La base juridique d’une telle collecte est floue. Une porte-parole de la NSA a indiqué au Times qu’en vertu d'un verdict de la Cour Suprême en 1979, les citoyens américains ne pouvaient espérer aucun respect de la vie privée quand il s’agissait des métadonnées téléphoniques. Mais qu’en est-il du cadre dans lequel s’exerce cette pêche miraculeuse et des autres données ? C’est ici que la situation se complique.

 

L’agence de sécurité, dans sa mission de protection des États-Unis, s’est vite retrouvée devant une barrière particulière à la fin du vingtième siècle : dès qu’une enquête sur une personne étrangère mettait en évidence un citoyen américain, la collecte d’informations sans mandat devait s’arrêter. Selon les documents de Snowden, la NSA a donc demandé dès 1999 que cette limite soit supprimée, ce qui lui a été refusé, à cause des règles imposées par la Foreign Intelligence Surveillance Court (FISC).

 

La situation est floue pour les années suivantes, mais les attentats du 11 septembre 2001 ont joué un rôle essentiel dans le changement de politique. En 2006, le New York Times révèle en effet que l’administration Bush a autorisé un programme d’écoutes sans requérir le moindre mandat. Mis au grand jour, le programme n’est pas pour autant arrêté et la NSA demande officiellement à effectuer ce type d’opération. Un mémo du Département de la Justice met bien en garde contre les retombées d’un tel programme, mais l’administration Bush donne tout de même son aval en 2008.
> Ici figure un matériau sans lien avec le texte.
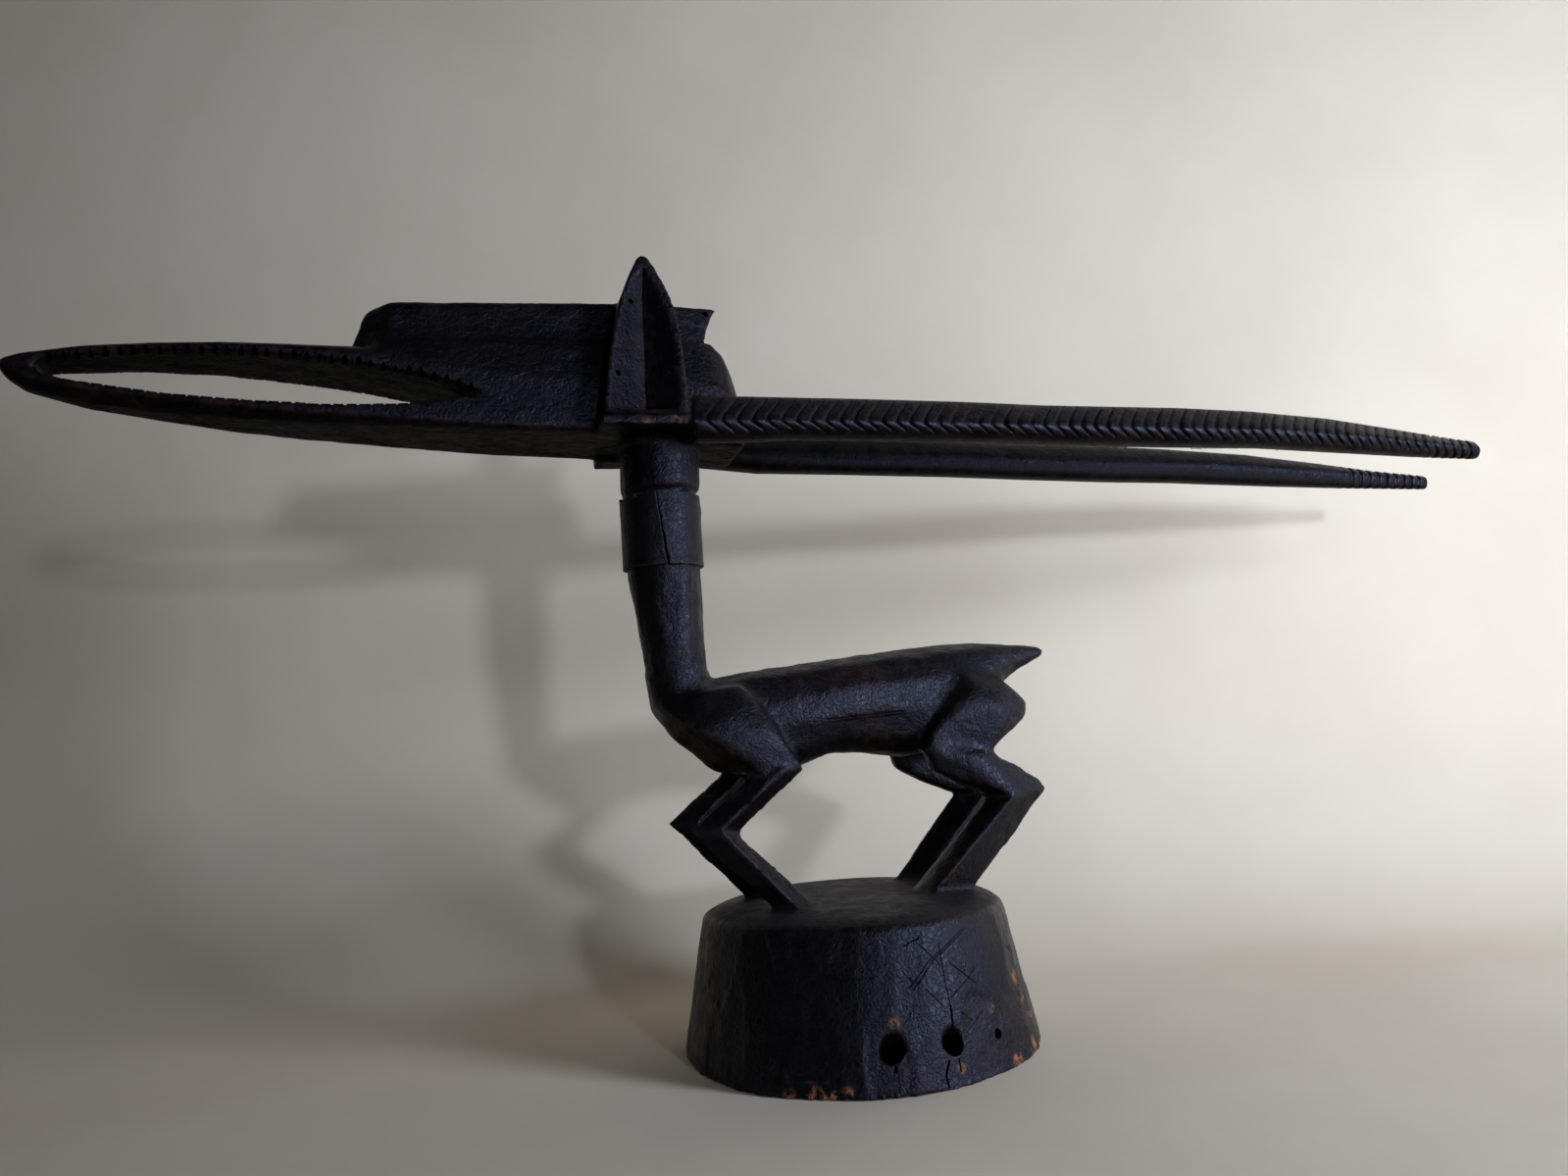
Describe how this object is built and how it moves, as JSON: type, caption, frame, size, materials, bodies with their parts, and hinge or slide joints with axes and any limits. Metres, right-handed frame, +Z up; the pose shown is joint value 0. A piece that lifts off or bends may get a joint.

Un véritable « graphique social » interrogeable à la demande 

Les changements interviennent alors rapidement. Une nouvelle politique est mise en place par le Secrétaire à la Défense Robert M. Gates : puisque les métadonnées ne répondent pas aux critères de protection de la vie privée selon la Cour Suprême, aucune autorisation n’est à demander, ni pour les étrangers, ni pour les citoyens américains. La NSA emboite alors le pas et teste à partir de novembre 2010 et pendant dix-huit mois les premiers rouages d’un « graphique social » basé sur le chainage des informations et la mise en relation.

 

En 2011, un mémo interne de la NSA présente les changements de politique. Il indique aux analystes que la collecte peut désormais s’effectuer sur tout citoyen américain, à la condition que son nom apparaisse en connexion avec une enquête en cours sur un étranger. Dans ce cadre, aucun mandat n’est nécessaire. Les analystes sont toutefois avertis que les règles de minimisation doivent toujours être appliquées : si les informations sortent de la NSA pour alimenter une enquête, les noms des citoyens doivent être expressément effacés.

 

L’infrastructure qui permet la collecte est en perpétuel développement, et c’est ici que l’on retrouve un nom de code déjà abordé plusieurs fois dans nos colonnes : Mainway. Ce module constitue en fait un vaste réservoir de métadonnées alimenté principalement par trois sources, à savoir les « backbones » en fibre optique (les axes principaux de l’infrastructure internationale de communication), les partenaires commerciaux (Microsoft, Google, Apple, Facebook, etc.) ainsi que les réseaux informations qui ont été pénétrés. Selon les documents de Snowden, un nombre important d’informations qui entrent dans Mainway provient bien de citoyens américains.

Des possibilités titanesques 

Selon d’autres documents, la NSA réclame désormais les moyens de mettre en place une infrastructure informatique capable de traiter vingt milliards d‘évènements par jour et de fournir des résultats à des requêtes en soixante minutes maximum. Un document top-secret, intitulé « Better Person Centric Analysis », révèle qu’en l’état actuel, la NSA dispose de 94 « entités » pouvant faire l’objet de requêtes : numéros de téléphone, adresses email, adresses IP et ainsi de suite. 164 types de relations peuvent en outre être exploités et agissent comme autant d’opérateurs : « voyage avec », « a un père », « travaille pour », etc.

 

Mais l’un des points les plus importants concerne clairement la rétention des données. Dans un mémo datant de 2011, la NSA indique que les données peuvent être mises de côté pour un éventuel traitement plus tard. Dans le cas des citoyens américains, les données peuvent ainsi rester en base active pendant cinq ans, auquel il faut ajouter dix années supplémentaires dans les archives. Il n’y a aucune raison de penser que les données étrangères, non protégées par les lois américaines, disposent d’un meilleur traitement.

 

Ces nouvelles informations ne seront pas aptes à calmer le jeu pour la NSA, qui a déjà fort à faire sur le plan de la communication. Les auditions des responsables du renseignement devant le Sénat américain ne sont pas terminées et une crise de confiance pourrait bien avoir lieu. On rappellera à ce titre les avertissements de la commissaire européenne Viviane Reding au sujet d’un potentiel détournement des solutions commerciales américaines dans le domaine du cloud par les entreprises européennes.